Los episodios se suceden caprichosamente, sin que se advierta su pertenencia a una estructura superior, y podría haberse modificado su orden sin que el conjunto se alterase, porque es una aglomeración inorgánica, una suma de factores de disposición intercambiable. Y algunos suscitan no pocos reparos. El de la navegación a las Columbretes de Manuel y el coronel, muy desvaída, parece compuesta para exhibir numerosos términos del léxico marinero, que se acumulan un tanto ingenuamente en series: driza, escota, cabo, cornamusa, rodela, botavara, foque, estay, etc. (p. 132). La historia titulada "El largo viaje de Paula Jaramillo" utiliza motivos temáticos y hasta giros expresivos que la convierten en una pálida mímesis de García Márquez. El relato de la peregrinación de María por diversos presidios en busca de su marido, aun incurriendo en ciertos lugares comunes, podría haber alcanzado ciertas cotas dramáticas que se malogran por un uso inadecuado y preciosista del lenguaje: hay una carretera de "adoquines descarnados"; el paisaje está "en silencio, a merced de algún graznido de cuervo"; María "parecía determinada a agotar a pie un largo camino con sus propios pasos"; el campo se extiende "a ambos lados de la cuneta" (p. 37); "la tempestad arraigó muy fuerte", "parecía un hombre a quien la naturaleza le hubiera cruzado el cuerpo de arriba abajo" (p. 39).

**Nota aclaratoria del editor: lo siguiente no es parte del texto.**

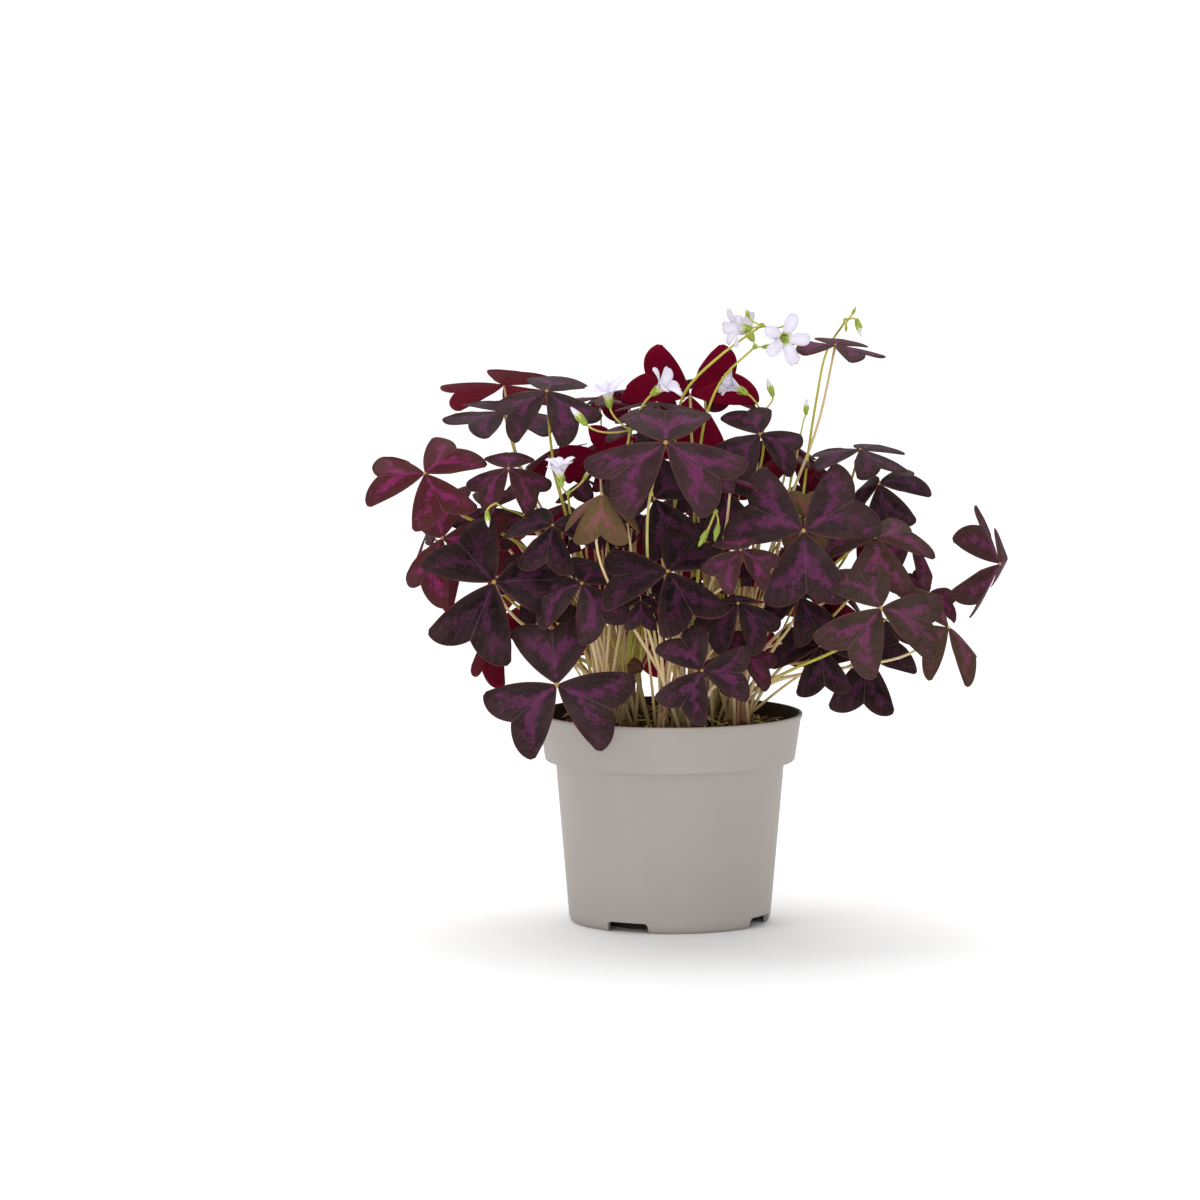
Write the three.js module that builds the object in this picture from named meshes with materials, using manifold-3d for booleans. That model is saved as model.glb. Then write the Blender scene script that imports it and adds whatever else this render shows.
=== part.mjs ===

El hecho de que el narrador sugiera más adelante (p. 119) que la historia de María forma parte de las "primeras tentativas" del autor y aluda a las observaciones críticas hechas en su momento por el doctor Aymerich, no justifica la debilidad del relato, ya que en ningún momento el libro se presenta como una recopilación de narraciones juveniles. Sólo la historia de Lydia, con su evocación de un primer amor, alcanza un grado de hondura suficiente. Lo demás es superficial y precipitado. Cuando, desde el mar, el coronel apunta hacia la silueta del hotel Voramar, ¿cómo puede afirmarse que "señaló la tercera habitación de la segunda planta"? (p. 136). Y sorprenden en un prosista como Vicent descuidos de este tipo: "Yo quería ser un escritor duro. No lo era suficiente, según parece" (p. 120).